*Problem*. Without altering anything, output the material below.

*Modeling code records*.
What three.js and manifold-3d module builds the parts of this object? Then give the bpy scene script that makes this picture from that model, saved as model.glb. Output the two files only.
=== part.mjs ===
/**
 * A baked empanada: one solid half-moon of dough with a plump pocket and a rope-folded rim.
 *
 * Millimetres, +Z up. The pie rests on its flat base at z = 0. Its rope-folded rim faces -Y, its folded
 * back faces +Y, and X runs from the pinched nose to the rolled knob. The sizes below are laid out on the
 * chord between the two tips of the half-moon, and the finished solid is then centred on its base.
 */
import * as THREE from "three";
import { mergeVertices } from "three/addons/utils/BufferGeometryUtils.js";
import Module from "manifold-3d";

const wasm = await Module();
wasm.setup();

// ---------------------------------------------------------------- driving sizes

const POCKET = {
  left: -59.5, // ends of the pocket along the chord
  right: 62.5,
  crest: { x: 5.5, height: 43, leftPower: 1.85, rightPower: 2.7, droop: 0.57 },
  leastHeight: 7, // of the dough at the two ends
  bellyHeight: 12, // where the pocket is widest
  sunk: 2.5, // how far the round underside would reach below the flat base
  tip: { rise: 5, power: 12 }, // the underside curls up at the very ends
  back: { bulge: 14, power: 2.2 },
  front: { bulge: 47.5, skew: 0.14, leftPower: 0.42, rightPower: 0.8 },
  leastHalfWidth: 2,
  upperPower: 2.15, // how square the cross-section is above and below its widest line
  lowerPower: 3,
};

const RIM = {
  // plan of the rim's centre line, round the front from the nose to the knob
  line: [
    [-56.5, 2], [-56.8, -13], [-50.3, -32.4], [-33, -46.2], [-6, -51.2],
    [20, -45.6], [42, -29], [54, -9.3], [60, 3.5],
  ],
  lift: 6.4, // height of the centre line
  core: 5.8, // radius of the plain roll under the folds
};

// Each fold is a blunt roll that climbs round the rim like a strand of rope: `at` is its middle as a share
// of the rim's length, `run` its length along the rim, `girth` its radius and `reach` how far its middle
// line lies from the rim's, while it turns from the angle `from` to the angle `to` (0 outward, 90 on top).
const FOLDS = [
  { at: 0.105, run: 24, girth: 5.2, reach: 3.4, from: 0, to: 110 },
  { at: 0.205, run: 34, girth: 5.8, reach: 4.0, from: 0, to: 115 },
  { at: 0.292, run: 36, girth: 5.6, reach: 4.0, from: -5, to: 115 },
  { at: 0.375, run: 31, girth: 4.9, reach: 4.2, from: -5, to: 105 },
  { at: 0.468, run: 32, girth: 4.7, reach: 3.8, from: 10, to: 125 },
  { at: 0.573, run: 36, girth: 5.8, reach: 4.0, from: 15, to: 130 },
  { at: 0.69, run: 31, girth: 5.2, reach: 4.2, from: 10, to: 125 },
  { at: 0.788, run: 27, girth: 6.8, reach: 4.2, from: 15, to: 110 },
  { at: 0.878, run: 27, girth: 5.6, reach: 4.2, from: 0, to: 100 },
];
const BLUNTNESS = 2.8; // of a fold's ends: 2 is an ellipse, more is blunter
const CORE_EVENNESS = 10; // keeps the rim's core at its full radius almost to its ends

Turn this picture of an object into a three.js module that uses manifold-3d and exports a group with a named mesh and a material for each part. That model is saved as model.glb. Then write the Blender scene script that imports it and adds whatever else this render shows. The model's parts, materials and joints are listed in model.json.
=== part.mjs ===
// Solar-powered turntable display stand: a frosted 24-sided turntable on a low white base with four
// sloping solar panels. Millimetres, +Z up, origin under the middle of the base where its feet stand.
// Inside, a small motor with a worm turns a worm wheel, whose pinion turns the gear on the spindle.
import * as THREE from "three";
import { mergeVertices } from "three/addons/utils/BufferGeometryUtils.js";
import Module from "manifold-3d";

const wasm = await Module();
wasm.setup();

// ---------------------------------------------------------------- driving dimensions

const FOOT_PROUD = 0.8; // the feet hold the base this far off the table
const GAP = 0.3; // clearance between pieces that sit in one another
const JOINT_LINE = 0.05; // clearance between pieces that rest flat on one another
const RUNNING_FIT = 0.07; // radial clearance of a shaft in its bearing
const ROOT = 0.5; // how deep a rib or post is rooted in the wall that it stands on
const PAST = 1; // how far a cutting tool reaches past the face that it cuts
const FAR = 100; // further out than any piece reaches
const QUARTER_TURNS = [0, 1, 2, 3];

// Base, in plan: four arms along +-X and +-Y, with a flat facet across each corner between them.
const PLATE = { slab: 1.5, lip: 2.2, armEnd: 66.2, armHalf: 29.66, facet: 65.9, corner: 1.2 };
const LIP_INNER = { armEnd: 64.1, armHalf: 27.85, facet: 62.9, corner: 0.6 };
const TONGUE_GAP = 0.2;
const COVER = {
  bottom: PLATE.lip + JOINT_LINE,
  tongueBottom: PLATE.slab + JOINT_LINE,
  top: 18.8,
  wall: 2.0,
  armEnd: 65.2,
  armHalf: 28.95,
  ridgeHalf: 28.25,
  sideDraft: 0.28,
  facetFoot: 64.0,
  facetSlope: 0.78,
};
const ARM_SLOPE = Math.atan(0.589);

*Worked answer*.
What three.js and manifold-3d module builds the parts of this object? Then give the bpy scene script that makes this picture from that model, saved as model.glb. Output the two files only.
=== part.mjs ===
/**
 * A baked empanada: one solid half-moon of dough with a plump pocket and a rope-folded rim.
 *
 * Millimetres, +Z up. The pie rests on its flat base at z = 0. Its rope-folded rim faces -Y, its folded
 * back faces +Y, and X runs from the pinched nose to the rolled knob. The sizes below are laid out on the
 * chord between the two tips of the half-moon, and the finished solid is then centred on its base.
 */
import * as THREE from "three";
import { mergeVertices } from "three/addons/utils/BufferGeometryUtils.js";
import Module from "manifold-3d";

const wasm = await Module();
wasm.setup();

// ---------------------------------------------------------------- driving sizes

const POCKET = {
  left: -59.5, // ends of the pocket along the chord
  right: 62.5,
  crest: { x: 5.5, height: 43, leftPower: 1.85, rightPower: 2.7, droop: 0.57 },
  leastHeight: 7, // of the dough at the two ends
  bellyHeight: 12, // where the pocket is widest
  sunk: 2.5, // how far the round underside would reach below the flat base
  tip: { rise: 5, power: 12 }, // the underside curls up at the very ends
  back: { bulge: 14, power: 2.2 },
  front: { bulge: 47.5, skew: 0.14, leftPower: 0.42, rightPower: 0.8 },
  leastHalfWidth: 2,
  upperPower: 2.15, // how square the cross-section is above and below its widest line
  lowerPower: 3,
};

const RIM = {
  // plan of the rim's centre line, round the front from the nose to the knob
  line: [
    [-56.5, 2], [-56.8, -13], [-50.3, -32.4], [-33, -46.2], [-6, -51.2],
    [20, -45.6], [42, -29], [54, -9.3], [60, 3.5],
  ],
  lift: 6.4, // height of the centre line
  core: 5.8, // radius of the plain roll under the folds
};

// Each fold is a blunt roll that climbs round the rim like a strand of rope: `at` is its middle as a share
// of the rim's length, `run` its length along the rim, `girth` its radius and `reach` how far its middle
// line lies from the rim's, while it turns from the angle `from` to the angle `to` (0 outward, 90 on top).
const FOLDS = [
  { at: 0.105, run: 24, girth: 5.2, reach: 3.4, from: 0, to: 110 },
  { at: 0.205, run: 34, girth: 5.8, reach: 4.0, from: 0, to: 115 },
  { at: 0.292, run: 36, girth: 5.6, reach: 4.0, from: -5, to: 115 },
  { at: 0.375, run: 31, girth: 4.9, reach: 4.2, from: -5, to: 105 },
  { at: 0.468, run: 32, girth: 4.7, reach: 3.8, from: 10, to: 125 },
  { at: 0.573, run: 36, girth: 5.8, reach: 4.0, from: 15, to: 130 },
  { at: 0.69, run: 31, girth: 5.2, reach: 4.2, from: 10, to: 125 },
  { at: 0.788, run: 27, girth: 6.8, reach: 4.2, from: 15, to: 110 },
  { at: 0.878, run: 27, girth: 5.6, reach: 4.2, from: 0, to: 100 },
];
const BLUNTNESS = 2.8; // of a fold's ends: 2 is an ellipse, more is blunter
const CORE_EVENNESS = 10; // keeps the rim's core at its full radius almost to its ends

Turn this picture of an object into a three.js module that uses manifold-3d and exports a group with a named mesh and a material for each part. That model is saved as model.glb. Then write the Blender scene script that imports it and adds whatever else this render shows. The model's parts, materials and joints are listed in model.json.
=== part.mjs ===
// Solar-powered turntable display stand: a frosted 24-sided turntable on a low white base with four
// sloping solar panels. Millimetres, +Z up, origin under the middle of the base where its feet stand.
// Inside, a small motor with a worm turns a worm wheel, whose pinion turns the gear on the spindle.
import * as THREE from "three";
import { mergeVertices } from "three/addons/utils/BufferGeometryUtils.js";
import Module from "manifold-3d";

const wasm = await Module();
wasm.setup();

// ---------------------------------------------------------------- driving dimensions

const FOOT_PROUD = 0.8; // the feet hold the base this far off the table
const GAP = 0.3; // clearance between pieces that sit in one another
const JOINT_LINE = 0.05; // clearance between pieces that rest flat on one another
const RUNNING_FIT = 0.07; // radial clearance of a shaft in its bearing
const ROOT = 0.5; // how deep a rib or post is rooted in the wall that it stands on
const PAST = 1; // how far a cutting tool reaches past the face that it cuts
const FAR = 100; // further out than any piece reaches
const QUARTER_TURNS = [0, 1, 2, 3];

// Base, in plan: four arms along +-X and +-Y, with a flat facet across each corner between them.
const PLATE = { slab: 1.5, lip: 2.2, armEnd: 66.2, armHalf: 29.66, facet: 65.9, corner: 1.2 };
const LIP_INNER = { armEnd: 64.1, armHalf: 27.85, facet: 62.9, corner: 0.6 };
const TONGUE_GAP = 0.2;
const COVER = {
  bottom: PLATE.lip + JOINT_LINE,
  tongueBottom: PLATE.slab + JOINT_LINE,
  top: 18.8,
  wall: 2.0,
  armEnd: 65.2,
  armHalf: 28.95,
  ridgeHalf: 28.25,
  sideDraft: 0.28,
  facetFoot: 64.0,
  facetSlope: 0.78,
};
const ARM_SLOPE = Math.atan(0.589);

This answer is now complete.